+++ EXERCISE INPUT

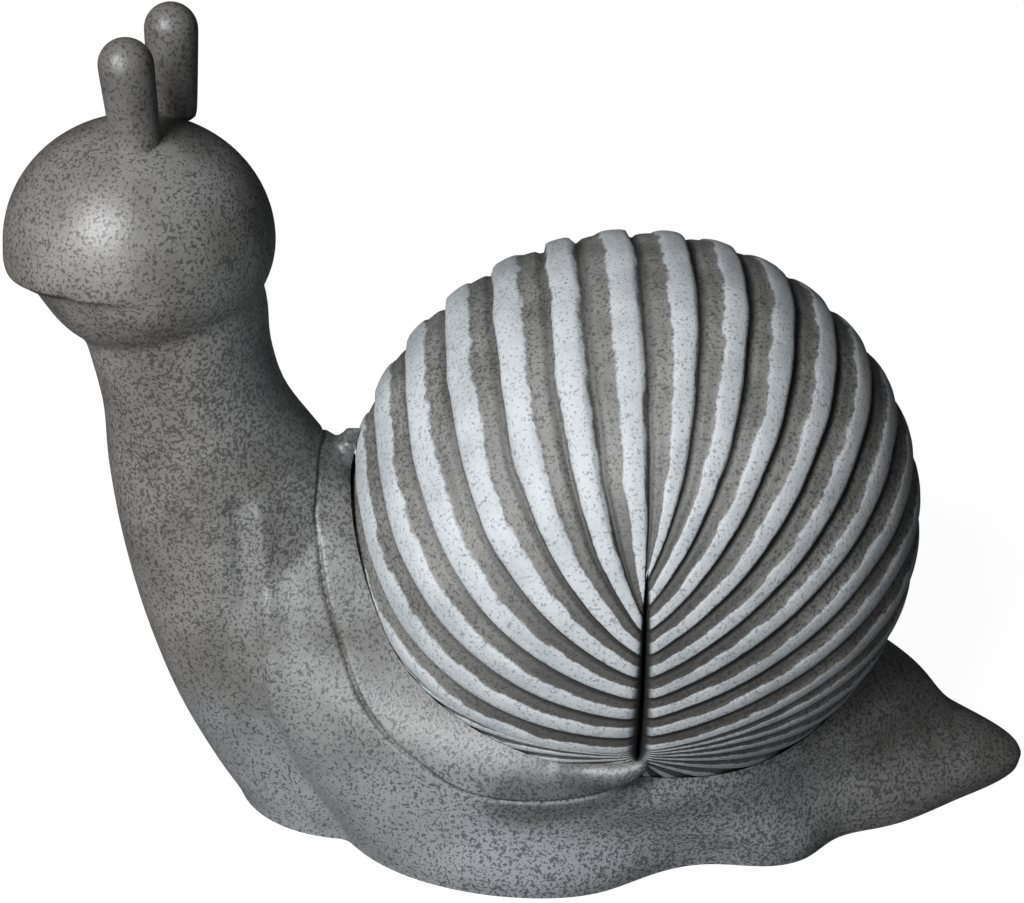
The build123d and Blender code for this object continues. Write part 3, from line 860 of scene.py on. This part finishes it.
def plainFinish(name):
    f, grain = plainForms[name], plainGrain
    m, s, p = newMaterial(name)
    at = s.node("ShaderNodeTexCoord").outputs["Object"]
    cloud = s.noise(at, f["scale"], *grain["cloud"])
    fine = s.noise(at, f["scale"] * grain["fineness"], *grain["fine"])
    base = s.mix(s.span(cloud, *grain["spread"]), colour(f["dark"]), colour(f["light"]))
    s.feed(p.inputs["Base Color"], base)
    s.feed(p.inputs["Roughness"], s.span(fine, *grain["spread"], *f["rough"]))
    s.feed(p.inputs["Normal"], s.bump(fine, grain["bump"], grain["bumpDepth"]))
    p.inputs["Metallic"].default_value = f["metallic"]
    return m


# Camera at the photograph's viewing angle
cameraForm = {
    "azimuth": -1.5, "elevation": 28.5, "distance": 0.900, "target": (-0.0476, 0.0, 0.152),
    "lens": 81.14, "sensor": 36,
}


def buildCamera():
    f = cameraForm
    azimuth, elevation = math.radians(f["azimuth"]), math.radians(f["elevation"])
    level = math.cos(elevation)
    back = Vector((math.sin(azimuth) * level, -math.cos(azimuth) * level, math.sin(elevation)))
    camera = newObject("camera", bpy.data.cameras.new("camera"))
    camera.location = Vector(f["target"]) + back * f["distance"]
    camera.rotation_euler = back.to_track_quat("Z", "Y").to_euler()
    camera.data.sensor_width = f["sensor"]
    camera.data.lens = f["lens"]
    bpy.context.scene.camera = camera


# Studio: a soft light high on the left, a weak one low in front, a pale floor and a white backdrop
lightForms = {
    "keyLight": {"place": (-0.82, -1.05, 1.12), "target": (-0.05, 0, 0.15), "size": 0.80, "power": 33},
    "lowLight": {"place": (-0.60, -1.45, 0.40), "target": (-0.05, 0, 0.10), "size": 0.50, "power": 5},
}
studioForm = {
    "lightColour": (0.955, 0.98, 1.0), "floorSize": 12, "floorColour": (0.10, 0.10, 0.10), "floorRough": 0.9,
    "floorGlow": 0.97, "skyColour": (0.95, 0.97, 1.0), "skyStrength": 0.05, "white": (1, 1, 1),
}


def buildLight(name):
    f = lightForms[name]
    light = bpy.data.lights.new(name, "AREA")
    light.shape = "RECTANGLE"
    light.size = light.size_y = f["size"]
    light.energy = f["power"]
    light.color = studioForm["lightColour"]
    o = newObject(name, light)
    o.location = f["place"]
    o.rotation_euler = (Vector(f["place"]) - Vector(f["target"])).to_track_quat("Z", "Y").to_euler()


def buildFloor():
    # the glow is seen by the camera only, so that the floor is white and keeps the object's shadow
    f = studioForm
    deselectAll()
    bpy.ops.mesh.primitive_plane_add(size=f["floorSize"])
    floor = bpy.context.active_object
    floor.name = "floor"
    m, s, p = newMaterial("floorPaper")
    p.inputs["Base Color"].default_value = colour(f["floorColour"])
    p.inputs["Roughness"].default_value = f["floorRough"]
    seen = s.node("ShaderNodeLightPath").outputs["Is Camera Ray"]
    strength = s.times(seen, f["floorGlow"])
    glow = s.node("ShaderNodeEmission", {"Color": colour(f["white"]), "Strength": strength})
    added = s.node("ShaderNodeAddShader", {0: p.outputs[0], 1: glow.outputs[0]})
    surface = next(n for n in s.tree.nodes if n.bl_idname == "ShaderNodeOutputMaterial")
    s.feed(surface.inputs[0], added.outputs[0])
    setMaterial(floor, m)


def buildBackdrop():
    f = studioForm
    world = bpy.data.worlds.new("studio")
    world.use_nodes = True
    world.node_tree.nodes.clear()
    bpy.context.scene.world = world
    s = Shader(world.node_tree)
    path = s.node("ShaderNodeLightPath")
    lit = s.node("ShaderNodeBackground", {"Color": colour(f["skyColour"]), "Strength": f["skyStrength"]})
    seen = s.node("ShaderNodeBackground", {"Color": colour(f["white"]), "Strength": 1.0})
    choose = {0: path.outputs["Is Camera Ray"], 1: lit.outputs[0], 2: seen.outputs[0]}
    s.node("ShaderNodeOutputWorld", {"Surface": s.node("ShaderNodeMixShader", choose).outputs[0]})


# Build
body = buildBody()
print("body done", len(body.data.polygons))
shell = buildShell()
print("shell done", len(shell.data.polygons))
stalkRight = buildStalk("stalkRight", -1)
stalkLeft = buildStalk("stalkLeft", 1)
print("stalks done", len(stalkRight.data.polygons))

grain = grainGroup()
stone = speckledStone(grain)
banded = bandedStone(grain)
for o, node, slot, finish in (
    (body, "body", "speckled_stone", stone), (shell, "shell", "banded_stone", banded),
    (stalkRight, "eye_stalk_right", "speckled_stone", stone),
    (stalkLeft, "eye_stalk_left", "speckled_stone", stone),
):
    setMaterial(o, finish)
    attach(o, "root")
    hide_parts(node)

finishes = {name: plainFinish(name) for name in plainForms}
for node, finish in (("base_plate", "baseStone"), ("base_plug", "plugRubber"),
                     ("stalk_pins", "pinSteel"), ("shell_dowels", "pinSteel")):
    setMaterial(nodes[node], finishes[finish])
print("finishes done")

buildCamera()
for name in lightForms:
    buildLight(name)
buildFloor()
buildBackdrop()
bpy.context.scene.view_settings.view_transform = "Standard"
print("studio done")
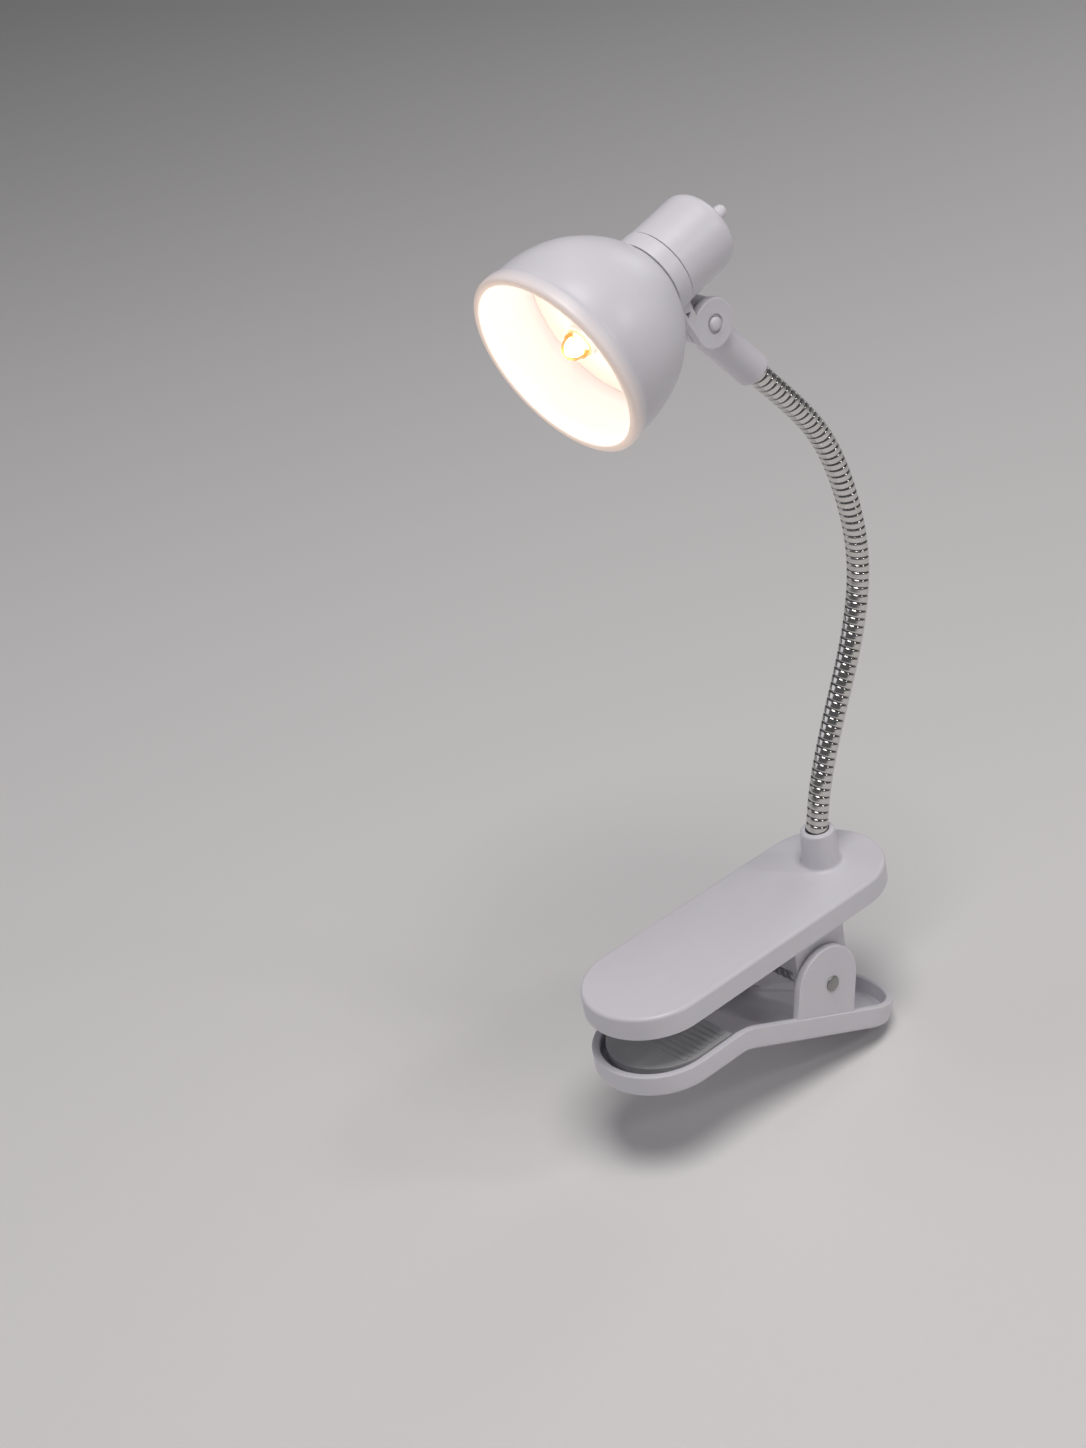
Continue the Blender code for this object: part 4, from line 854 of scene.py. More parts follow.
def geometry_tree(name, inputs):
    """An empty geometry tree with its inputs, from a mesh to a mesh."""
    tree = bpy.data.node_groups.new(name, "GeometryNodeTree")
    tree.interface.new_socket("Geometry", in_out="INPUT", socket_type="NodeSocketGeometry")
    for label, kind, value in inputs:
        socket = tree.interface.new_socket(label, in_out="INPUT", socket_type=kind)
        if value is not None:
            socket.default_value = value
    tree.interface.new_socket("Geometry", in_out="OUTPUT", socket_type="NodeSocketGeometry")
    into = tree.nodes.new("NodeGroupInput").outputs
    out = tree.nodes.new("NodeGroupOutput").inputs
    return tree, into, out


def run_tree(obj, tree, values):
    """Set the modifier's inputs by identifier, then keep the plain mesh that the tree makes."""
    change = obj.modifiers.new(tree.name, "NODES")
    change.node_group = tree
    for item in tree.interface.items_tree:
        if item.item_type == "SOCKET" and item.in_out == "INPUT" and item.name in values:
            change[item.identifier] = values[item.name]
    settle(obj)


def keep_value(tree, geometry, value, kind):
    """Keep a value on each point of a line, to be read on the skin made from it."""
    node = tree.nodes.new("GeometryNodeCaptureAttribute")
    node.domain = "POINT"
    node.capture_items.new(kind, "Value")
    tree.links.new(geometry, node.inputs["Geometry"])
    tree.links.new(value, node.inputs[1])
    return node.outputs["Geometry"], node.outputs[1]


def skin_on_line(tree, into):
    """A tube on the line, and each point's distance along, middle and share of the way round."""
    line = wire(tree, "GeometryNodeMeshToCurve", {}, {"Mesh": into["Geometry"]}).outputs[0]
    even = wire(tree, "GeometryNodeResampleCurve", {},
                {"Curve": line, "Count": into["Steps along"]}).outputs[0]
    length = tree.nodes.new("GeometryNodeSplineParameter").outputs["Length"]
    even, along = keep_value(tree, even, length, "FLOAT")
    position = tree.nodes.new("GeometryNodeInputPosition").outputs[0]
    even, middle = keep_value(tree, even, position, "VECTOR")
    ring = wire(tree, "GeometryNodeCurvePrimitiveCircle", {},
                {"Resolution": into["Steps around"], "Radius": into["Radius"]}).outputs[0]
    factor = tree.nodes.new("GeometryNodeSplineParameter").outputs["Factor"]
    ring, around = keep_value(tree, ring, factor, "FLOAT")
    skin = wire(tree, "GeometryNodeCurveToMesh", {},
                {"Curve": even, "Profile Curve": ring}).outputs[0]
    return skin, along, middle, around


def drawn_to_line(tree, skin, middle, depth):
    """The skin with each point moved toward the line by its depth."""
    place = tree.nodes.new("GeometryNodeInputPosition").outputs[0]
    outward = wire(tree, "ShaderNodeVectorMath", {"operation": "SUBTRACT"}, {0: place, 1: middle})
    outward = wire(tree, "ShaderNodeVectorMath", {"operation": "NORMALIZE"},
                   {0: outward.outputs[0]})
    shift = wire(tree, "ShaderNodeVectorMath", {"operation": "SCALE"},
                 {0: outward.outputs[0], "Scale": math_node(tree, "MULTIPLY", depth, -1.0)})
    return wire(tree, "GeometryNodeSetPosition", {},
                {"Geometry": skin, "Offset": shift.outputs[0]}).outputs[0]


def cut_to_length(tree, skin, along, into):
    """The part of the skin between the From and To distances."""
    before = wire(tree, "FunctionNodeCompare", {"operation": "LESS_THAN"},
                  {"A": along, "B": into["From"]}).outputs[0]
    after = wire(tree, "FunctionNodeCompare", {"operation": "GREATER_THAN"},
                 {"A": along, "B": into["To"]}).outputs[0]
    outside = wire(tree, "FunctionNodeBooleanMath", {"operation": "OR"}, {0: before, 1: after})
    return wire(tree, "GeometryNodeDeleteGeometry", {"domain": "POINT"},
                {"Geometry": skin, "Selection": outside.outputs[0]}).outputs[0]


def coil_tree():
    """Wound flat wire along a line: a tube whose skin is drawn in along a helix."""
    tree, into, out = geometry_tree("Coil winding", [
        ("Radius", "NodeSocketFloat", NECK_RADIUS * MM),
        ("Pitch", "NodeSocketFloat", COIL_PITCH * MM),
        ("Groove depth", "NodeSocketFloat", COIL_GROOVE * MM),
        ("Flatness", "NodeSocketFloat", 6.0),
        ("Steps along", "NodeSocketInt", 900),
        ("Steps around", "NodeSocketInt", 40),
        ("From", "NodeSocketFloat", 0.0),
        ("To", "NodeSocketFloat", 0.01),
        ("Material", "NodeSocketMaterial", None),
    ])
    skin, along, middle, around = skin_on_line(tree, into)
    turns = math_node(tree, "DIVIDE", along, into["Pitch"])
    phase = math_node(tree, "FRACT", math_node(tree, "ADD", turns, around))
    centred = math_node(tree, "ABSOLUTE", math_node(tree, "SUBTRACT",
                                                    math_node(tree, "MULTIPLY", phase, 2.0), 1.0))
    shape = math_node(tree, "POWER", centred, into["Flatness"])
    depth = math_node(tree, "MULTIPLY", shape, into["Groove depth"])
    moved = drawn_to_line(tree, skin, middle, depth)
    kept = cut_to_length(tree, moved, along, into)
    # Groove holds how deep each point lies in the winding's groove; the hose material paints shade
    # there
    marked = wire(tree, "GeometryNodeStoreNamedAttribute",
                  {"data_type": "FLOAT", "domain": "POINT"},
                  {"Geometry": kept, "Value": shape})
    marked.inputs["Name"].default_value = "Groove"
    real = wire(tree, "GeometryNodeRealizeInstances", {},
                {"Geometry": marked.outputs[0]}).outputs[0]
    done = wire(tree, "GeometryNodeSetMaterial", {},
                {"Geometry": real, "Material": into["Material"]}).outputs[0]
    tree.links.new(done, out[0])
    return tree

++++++

# EXERCISE AIM:
Identify and extract each line of the listing that contains "code".

# RESPONSE BELOW:
The build123d and Blender code for this object continues. Write part 3, from line 860 of scene.py on. This part finishes it.
Continue the Blender code for this object: part 4, from line 854 of scene.py. More parts follow.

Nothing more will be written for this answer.